BEGIN Excerpted records

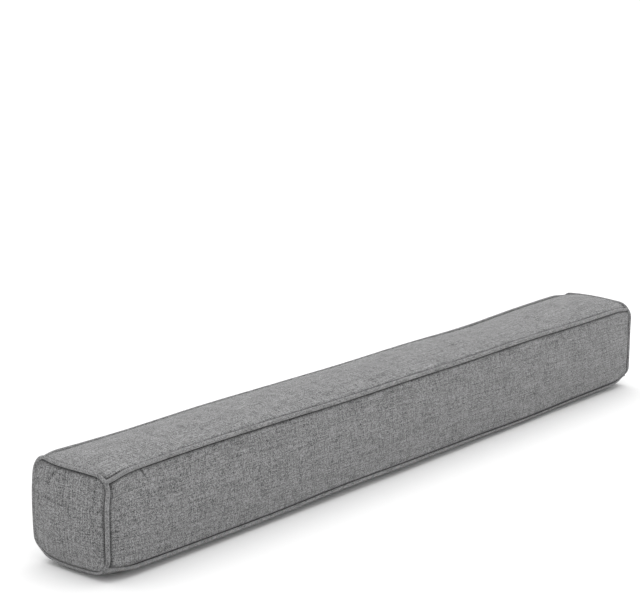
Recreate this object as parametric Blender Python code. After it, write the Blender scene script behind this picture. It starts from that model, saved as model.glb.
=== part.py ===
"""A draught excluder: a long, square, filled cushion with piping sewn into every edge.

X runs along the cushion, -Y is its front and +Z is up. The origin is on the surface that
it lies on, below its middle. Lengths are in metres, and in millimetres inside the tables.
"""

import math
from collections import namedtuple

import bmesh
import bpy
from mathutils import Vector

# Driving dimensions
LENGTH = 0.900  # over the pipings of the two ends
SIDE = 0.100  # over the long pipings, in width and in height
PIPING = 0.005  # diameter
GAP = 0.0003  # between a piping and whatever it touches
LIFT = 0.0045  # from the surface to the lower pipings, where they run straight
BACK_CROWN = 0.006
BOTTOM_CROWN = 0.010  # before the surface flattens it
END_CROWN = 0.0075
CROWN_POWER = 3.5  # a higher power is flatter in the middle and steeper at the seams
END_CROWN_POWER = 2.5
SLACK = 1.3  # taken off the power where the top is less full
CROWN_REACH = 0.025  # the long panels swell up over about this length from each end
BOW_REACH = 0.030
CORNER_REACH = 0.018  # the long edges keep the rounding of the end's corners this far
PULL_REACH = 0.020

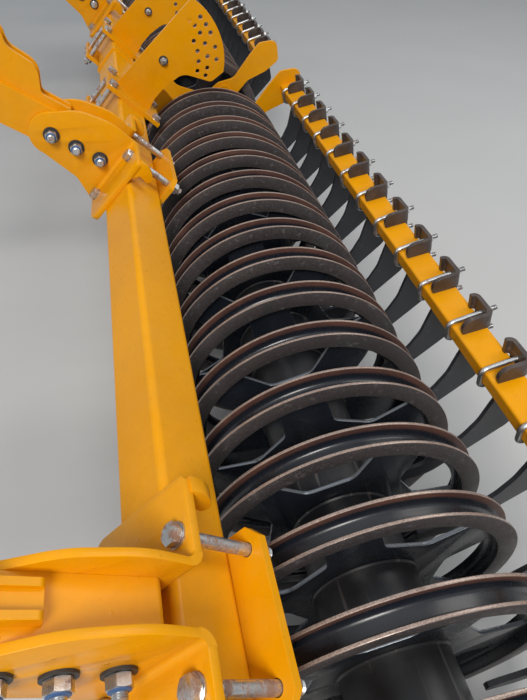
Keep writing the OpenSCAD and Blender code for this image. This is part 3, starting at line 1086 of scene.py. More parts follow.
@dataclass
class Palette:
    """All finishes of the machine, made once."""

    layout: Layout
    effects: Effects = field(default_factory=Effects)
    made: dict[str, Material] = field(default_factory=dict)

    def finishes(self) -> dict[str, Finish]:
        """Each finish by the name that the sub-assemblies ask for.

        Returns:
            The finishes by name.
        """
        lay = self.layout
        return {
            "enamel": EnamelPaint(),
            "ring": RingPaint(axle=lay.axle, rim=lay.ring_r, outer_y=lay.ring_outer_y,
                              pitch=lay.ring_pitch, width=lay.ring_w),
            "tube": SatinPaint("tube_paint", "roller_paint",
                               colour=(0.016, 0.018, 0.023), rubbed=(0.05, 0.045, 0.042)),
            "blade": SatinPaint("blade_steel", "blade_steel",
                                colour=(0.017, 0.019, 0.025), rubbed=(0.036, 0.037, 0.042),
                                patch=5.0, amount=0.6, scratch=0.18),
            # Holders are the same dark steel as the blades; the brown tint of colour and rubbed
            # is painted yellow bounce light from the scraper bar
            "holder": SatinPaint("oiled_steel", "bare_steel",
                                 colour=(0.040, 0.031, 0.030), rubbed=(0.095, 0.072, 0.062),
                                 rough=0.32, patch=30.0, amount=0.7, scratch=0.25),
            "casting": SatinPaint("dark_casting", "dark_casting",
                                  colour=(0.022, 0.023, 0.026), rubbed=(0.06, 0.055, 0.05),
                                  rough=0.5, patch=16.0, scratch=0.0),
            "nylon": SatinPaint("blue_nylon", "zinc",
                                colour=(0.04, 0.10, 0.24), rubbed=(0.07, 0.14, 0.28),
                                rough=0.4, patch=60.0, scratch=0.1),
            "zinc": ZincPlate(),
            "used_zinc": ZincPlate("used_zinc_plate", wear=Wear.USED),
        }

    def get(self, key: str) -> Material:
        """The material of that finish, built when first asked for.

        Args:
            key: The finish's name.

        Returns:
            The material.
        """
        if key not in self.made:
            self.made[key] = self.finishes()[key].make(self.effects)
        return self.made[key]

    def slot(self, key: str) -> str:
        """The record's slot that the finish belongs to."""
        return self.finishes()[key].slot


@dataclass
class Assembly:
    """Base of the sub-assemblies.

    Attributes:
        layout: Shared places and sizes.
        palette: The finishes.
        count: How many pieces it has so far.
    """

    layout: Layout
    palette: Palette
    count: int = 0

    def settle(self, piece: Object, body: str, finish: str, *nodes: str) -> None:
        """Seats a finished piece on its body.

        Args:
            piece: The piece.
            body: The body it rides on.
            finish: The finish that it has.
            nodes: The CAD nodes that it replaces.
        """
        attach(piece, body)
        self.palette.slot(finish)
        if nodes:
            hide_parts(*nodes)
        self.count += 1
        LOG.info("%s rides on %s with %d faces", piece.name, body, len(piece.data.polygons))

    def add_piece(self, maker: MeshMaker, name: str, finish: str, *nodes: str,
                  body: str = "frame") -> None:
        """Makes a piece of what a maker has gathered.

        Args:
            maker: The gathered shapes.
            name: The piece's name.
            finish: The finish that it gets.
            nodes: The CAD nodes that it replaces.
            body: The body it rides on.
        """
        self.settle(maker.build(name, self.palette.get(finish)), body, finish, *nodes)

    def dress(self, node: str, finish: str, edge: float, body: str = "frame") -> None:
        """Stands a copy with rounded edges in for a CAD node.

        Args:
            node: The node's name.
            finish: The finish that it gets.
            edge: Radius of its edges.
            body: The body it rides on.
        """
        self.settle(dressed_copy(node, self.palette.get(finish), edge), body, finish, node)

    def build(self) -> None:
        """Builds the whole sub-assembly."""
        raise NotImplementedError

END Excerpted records

» Your goal: Produce the lines from the top of the listing through the "from collections import namedtuple" line exactly as they appear, with no additional output.

» The output:
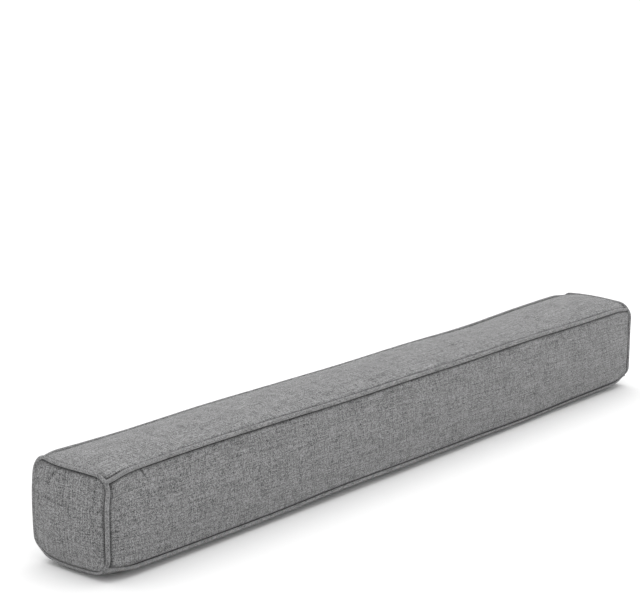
Recreate this object as parametric Blender Python code. After it, write the Blender scene script behind this picture. It starts from that model, saved as model.glb.
=== part.py ===
"""A draught excluder: a long, square, filled cushion with piping sewn into every edge.

X runs along the cushion, -Y is its front and +Z is up. The origin is on the surface that
it lies on, below its middle. Lengths are in metres, and in millimetres inside the tables.
"""

import math
from collections import namedtuple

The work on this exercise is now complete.